╭──

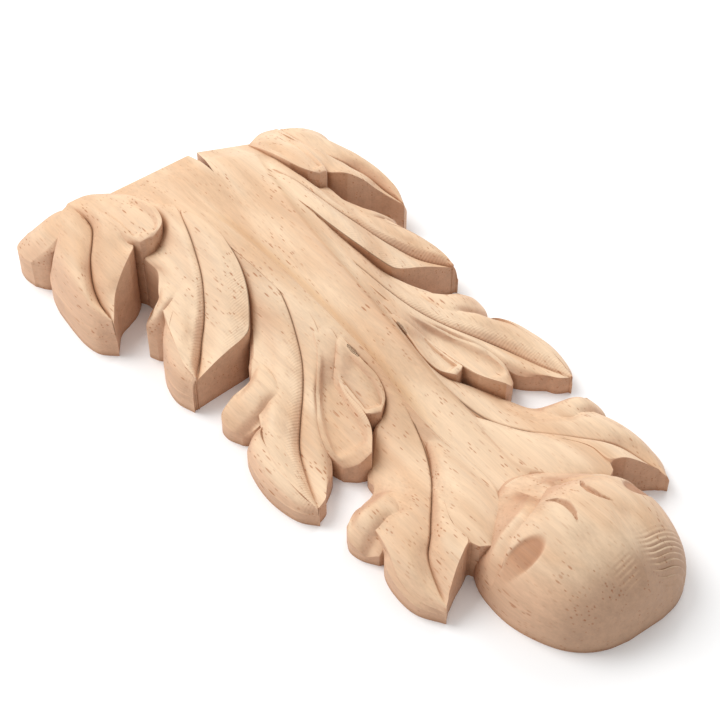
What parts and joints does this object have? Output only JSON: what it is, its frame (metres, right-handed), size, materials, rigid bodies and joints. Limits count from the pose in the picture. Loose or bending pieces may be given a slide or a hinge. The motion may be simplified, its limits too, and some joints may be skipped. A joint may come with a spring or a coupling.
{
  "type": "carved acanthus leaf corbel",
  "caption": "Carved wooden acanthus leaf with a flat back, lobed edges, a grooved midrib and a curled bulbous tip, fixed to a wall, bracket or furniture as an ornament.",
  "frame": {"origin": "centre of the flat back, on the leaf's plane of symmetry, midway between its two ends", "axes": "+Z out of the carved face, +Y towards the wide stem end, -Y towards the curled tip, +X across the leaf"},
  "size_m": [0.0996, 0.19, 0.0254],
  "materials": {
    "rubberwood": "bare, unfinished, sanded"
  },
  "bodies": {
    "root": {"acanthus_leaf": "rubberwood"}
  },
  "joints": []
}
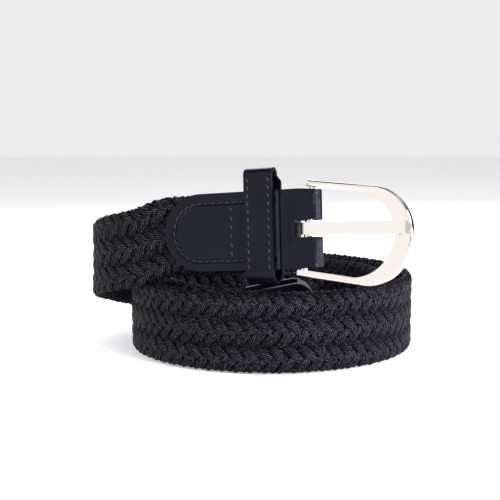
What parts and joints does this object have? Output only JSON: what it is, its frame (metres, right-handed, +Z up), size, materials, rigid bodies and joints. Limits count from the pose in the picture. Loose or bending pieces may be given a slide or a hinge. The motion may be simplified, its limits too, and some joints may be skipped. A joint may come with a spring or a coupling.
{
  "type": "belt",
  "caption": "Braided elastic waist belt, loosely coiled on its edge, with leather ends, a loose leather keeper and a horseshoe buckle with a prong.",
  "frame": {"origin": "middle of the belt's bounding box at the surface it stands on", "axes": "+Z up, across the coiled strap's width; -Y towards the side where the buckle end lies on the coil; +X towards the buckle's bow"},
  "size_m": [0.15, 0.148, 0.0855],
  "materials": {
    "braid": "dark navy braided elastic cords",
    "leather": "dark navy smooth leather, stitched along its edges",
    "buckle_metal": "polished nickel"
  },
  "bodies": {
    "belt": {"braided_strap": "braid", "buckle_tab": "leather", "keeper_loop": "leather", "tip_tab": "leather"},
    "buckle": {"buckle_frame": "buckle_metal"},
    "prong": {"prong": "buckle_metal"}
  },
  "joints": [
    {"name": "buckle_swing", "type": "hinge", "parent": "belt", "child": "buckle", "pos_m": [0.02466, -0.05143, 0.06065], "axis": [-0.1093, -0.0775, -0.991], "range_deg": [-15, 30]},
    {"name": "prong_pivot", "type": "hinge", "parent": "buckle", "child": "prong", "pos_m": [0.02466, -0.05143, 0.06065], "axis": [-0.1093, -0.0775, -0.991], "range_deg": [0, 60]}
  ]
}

╰──

§ **What this task involves**
Repeat, with no changes, each line from the one with "(metres, right-handed, +Z" to the end of the listing, including both ends and nothing else.

§ **Solved problem**
What parts and joints does this object have? Output only JSON: what it is, its frame (metres, right-handed, +Z up), size, materials, rigid bodies and joints. Limits count from the pose in the picture. Loose or bending pieces may be given a slide or a hinge. The motion may be simplified, its limits too, and some joints may be skipped. A joint may come with a spring or a coupling.
{
  "type": "belt",
  "caption": "Braided elastic waist belt, loosely coiled on its edge, with leather ends, a loose leather keeper and a horseshoe buckle with a prong.",
  "frame": {"origin": "middle of the belt's bounding box at the surface it stands on", "axes": "+Z up, across the coiled strap's width; -Y towards the side where the buckle end lies on the coil; +X towards the buckle's bow"},
  "size_m": [0.15, 0.148, 0.0855],
  "materials": {
    "braid": "dark navy braided elastic cords",
    "leather": "dark navy smooth leather, stitched along its edges",
    "buckle_metal": "polished nickel"
  },
  "bodies": {
    "belt": {"braided_strap": "braid", "buckle_tab": "leather", "keeper_loop": "leather", "tip_tab": "leather"},
    "buckle": {"buckle_frame": "buckle_metal"},
    "prong": {"prong": "buckle_metal"}
  },
  "joints": [
    {"name": "buckle_swing", "type": "hinge", "parent": "belt", "child": "buckle", "pos_m": [0.02466, -0.05143, 0.06065], "axis": [-0.1093, -0.0775, -0.991], "range_deg": [-15, 30]},
    {"name": "prong_pivot", "type": "hinge", "parent": "buckle", "child": "prong", "pos_m": [0.02466, -0.05143, 0.06065], "axis": [-0.1093, -0.0775, -0.991], "range_deg": [0, 60]}
  ]
}